_GIVEN REQUEST_
Your task is to restate the data word for word.
-- BEGIN DATA EXCERPT --
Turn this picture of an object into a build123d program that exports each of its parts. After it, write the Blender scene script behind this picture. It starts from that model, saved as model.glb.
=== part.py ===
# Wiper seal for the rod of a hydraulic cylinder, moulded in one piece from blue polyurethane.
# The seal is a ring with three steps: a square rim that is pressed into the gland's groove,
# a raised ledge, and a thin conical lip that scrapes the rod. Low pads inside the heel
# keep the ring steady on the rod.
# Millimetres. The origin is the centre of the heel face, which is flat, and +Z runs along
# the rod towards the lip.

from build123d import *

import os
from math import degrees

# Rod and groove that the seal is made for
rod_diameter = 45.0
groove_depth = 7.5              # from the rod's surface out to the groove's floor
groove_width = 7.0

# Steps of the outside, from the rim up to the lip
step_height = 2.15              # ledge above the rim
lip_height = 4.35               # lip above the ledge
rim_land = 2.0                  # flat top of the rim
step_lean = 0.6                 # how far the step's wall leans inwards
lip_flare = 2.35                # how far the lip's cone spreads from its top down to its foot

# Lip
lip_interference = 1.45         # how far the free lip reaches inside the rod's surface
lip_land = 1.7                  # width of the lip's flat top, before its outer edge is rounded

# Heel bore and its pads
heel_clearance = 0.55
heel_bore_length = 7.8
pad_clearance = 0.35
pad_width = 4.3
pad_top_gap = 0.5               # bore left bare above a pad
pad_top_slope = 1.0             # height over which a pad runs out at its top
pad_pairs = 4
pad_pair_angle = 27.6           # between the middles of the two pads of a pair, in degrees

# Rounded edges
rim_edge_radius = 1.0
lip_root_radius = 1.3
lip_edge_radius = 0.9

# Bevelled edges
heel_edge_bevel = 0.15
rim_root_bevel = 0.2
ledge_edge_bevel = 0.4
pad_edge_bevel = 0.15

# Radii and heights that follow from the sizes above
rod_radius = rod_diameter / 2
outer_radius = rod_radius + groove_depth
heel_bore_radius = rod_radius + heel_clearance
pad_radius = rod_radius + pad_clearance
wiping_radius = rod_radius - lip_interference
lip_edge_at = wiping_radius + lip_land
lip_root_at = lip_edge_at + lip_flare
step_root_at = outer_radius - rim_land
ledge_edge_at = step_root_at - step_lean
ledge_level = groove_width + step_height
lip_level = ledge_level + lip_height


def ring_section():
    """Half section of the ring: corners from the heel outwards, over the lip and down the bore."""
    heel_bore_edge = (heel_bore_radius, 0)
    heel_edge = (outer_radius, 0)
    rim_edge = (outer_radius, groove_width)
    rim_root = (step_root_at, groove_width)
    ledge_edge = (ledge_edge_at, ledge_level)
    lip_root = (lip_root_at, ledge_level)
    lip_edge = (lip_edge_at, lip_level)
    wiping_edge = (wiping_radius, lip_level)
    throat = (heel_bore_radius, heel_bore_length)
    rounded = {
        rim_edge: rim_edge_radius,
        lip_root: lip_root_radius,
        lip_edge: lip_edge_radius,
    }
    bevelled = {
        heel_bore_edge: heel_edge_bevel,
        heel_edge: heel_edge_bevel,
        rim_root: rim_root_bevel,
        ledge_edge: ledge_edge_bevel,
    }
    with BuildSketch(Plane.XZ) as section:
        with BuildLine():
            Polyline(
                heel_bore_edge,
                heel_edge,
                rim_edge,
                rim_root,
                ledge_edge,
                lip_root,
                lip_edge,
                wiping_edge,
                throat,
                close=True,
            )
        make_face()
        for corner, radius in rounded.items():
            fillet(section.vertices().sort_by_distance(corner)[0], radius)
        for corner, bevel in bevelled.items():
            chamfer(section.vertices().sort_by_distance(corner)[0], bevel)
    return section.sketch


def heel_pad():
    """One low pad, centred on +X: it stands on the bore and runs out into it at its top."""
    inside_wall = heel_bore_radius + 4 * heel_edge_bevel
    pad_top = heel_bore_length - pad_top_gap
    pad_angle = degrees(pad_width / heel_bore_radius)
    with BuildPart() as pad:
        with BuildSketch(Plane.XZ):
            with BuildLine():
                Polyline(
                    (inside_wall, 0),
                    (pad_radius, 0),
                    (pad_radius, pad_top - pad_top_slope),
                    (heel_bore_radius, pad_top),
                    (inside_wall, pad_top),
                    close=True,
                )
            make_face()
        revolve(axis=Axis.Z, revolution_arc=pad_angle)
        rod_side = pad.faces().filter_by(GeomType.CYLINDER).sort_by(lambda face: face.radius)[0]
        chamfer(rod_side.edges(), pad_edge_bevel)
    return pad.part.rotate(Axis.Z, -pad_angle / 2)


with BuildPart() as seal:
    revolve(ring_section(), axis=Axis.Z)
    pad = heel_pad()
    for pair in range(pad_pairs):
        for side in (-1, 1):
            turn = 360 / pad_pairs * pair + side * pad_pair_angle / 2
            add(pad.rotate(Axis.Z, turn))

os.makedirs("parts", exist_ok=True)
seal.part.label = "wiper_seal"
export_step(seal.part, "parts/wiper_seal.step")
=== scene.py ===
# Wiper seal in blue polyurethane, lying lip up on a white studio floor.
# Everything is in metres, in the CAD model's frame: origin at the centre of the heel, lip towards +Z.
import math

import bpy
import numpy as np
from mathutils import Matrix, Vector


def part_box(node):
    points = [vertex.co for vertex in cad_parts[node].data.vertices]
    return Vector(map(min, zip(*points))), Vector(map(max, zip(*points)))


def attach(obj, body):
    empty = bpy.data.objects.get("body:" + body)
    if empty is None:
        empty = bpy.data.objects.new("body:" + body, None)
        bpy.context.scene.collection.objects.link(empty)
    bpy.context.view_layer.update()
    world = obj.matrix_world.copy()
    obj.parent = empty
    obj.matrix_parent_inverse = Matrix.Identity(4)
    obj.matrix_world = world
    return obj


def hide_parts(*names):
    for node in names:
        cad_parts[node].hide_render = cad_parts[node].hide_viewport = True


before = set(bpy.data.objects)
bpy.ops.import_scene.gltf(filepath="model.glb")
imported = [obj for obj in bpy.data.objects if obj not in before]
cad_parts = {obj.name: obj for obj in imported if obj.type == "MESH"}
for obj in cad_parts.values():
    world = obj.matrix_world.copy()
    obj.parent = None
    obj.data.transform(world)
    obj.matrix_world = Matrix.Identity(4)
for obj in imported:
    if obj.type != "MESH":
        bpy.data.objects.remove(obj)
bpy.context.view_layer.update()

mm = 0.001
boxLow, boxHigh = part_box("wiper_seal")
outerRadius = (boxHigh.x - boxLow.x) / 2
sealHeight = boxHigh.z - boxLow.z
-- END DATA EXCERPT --
_FULL ANSWER_
Turn this picture of an object into a build123d program that exports each of its parts. After it, write the Blender scene script behind this picture. It starts from that model, saved as model.glb.
=== part.py ===
# Wiper seal for the rod of a hydraulic cylinder, moulded in one piece from blue polyurethane.
# The seal is a ring with three steps: a square rim that is pressed into the gland's groove,
# a raised ledge, and a thin conical lip that scrapes the rod. Low pads inside the heel
# keep the ring steady on the rod.
# Millimetres. The origin is the centre of the heel face, which is flat, and +Z runs along
# the rod towards the lip.

from build123d import *

import os
from math import degrees

# Rod and groove that the seal is made for
rod_diameter = 45.0
groove_depth = 7.5              # from the rod's surface out to the groove's floor
groove_width = 7.0

# Steps of the outside, from the rim up to the lip
step_height = 2.15              # ledge above the rim
lip_height = 4.35               # lip above the ledge
rim_land = 2.0                  # flat top of the rim
step_lean = 0.6                 # how far the step's wall leans inwards
lip_flare = 2.35                # how far the lip's cone spreads from its top down to its foot

# Lip
lip_interference = 1.45         # how far the free lip reaches inside the rod's surface
lip_land = 1.7                  # width of the lip's flat top, before its outer edge is rounded

# Heel bore and its pads
heel_clearance = 0.55
heel_bore_length = 7.8
pad_clearance = 0.35
pad_width = 4.3
pad_top_gap = 0.5               # bore left bare above a pad
pad_top_slope = 1.0             # height over which a pad runs out at its top
pad_pairs = 4
pad_pair_angle = 27.6           # between the middles of the two pads of a pair, in degrees

# Rounded edges
rim_edge_radius = 1.0
lip_root_radius = 1.3
lip_edge_radius = 0.9

# Bevelled edges
heel_edge_bevel = 0.15
rim_root_bevel = 0.2
ledge_edge_bevel = 0.4
pad_edge_bevel = 0.15

# Radii and heights that follow from the sizes above
rod_radius = rod_diameter / 2
outer_radius = rod_radius + groove_depth
heel_bore_radius = rod_radius + heel_clearance
pad_radius = rod_radius + pad_clearance
wiping_radius = rod_radius - lip_interference
lip_edge_at = wiping_radius + lip_land
lip_root_at = lip_edge_at + lip_flare
step_root_at = outer_radius - rim_land
ledge_edge_at = step_root_at - step_lean
ledge_level = groove_width + step_height
lip_level = ledge_level + lip_height


def ring_section():
    """Half section of the ring: corners from the heel outwards, over the lip and down the bore."""
    heel_bore_edge = (heel_bore_radius, 0)
    heel_edge = (outer_radius, 0)
    rim_edge = (outer_radius, groove_width)
    rim_root = (step_root_at, groove_width)
    ledge_edge = (ledge_edge_at, ledge_level)
    lip_root = (lip_root_at, ledge_level)
    lip_edge = (lip_edge_at, lip_level)
    wiping_edge = (wiping_radius, lip_level)
    throat = (heel_bore_radius, heel_bore_length)
    rounded = {
        rim_edge: rim_edge_radius,
        lip_root: lip_root_radius,
        lip_edge: lip_edge_radius,
    }
    bevelled = {
        heel_bore_edge: heel_edge_bevel,
        heel_edge: heel_edge_bevel,
        rim_root: rim_root_bevel,
        ledge_edge: ledge_edge_bevel,
    }
    with BuildSketch(Plane.XZ) as section:
        with BuildLine():
            Polyline(
                heel_bore_edge,
                heel_edge,
                rim_edge,
                rim_root,
                ledge_edge,
                lip_root,
                lip_edge,
                wiping_edge,
                throat,
                close=True,
            )
        make_face()
        for corner, radius in rounded.items():
            fillet(section.vertices().sort_by_distance(corner)[0], radius)
        for corner, bevel in bevelled.items():
            chamfer(section.vertices().sort_by_distance(corner)[0], bevel)
    return section.sketch


def heel_pad():
    """One low pad, centred on +X: it stands on the bore and runs out into it at its top."""
    inside_wall = heel_bore_radius + 4 * heel_edge_bevel
    pad_top = heel_bore_length - pad_top_gap
    pad_angle = degrees(pad_width / heel_bore_radius)
    with BuildPart() as pad:
        with BuildSketch(Plane.XZ):
            with BuildLine():
                Polyline(
                    (inside_wall, 0),
                    (pad_radius, 0),
                    (pad_radius, pad_top - pad_top_slope),
                    (heel_bore_radius, pad_top),
                    (inside_wall, pad_top),
                    close=True,
                )
            make_face()
        revolve(axis=Axis.Z, revolution_arc=pad_angle)
        rod_side = pad.faces().filter_by(GeomType.CYLINDER).sort_by(lambda face: face.radius)[0]
        chamfer(rod_side.edges(), pad_edge_bevel)
    return pad.part.rotate(Axis.Z, -pad_angle / 2)


with BuildPart() as seal:
    revolve(ring_section(), axis=Axis.Z)
    pad = heel_pad()
    for pair in range(pad_pairs):
        for side in (-1, 1):
            turn = 360 / pad_pairs * pair + side * pad_pair_angle / 2
            add(pad.rotate(Axis.Z, turn))

os.makedirs("parts", exist_ok=True)
seal.part.label = "wiper_seal"
export_step(seal.part, "parts/wiper_seal.step")
=== scene.py ===
# Wiper seal in blue polyurethane, lying lip up on a white studio floor.
# Everything is in metres, in the CAD model's frame: origin at the centre of the heel, lip towards +Z.
import math

import bpy
import numpy as np
from mathutils import Matrix, Vector


def part_box(node):
    points = [vertex.co for vertex in cad_parts[node].data.vertices]
    return Vector(map(min, zip(*points))), Vector(map(max, zip(*points)))


def attach(obj, body):
    empty = bpy.data.objects.get("body:" + body)
    if empty is None:
        empty = bpy.data.objects.new("body:" + body, None)
        bpy.context.scene.collection.objects.link(empty)
    bpy.context.view_layer.update()
    world = obj.matrix_world.copy()
    obj.parent = empty
    obj.matrix_parent_inverse = Matrix.Identity(4)
    obj.matrix_world = world
    return obj


def hide_parts(*names):
    for node in names:
        cad_parts[node].hide_render = cad_parts[node].hide_viewport = True


before = set(bpy.data.objects)
bpy.ops.import_scene.gltf(filepath="model.glb")
imported = [obj for obj in bpy.data.objects if obj not in before]
cad_parts = {obj.name: obj for obj in imported if obj.type == "MESH"}
for obj in cad_parts.values():
    world = obj.matrix_world.copy()
    obj.parent = None
    obj.data.transform(world)
    obj.matrix_world = Matrix.Identity(4)
for obj in imported:
    if obj.type != "MESH":
        bpy.data.objects.remove(obj)
bpy.context.view_layer.update()

mm = 0.001
boxLow, boxHigh = part_box("wiper_seal")
outerRadius = (boxHigh.x - boxLow.x) / 2
sealHeight = boxHigh.z - boxLow.z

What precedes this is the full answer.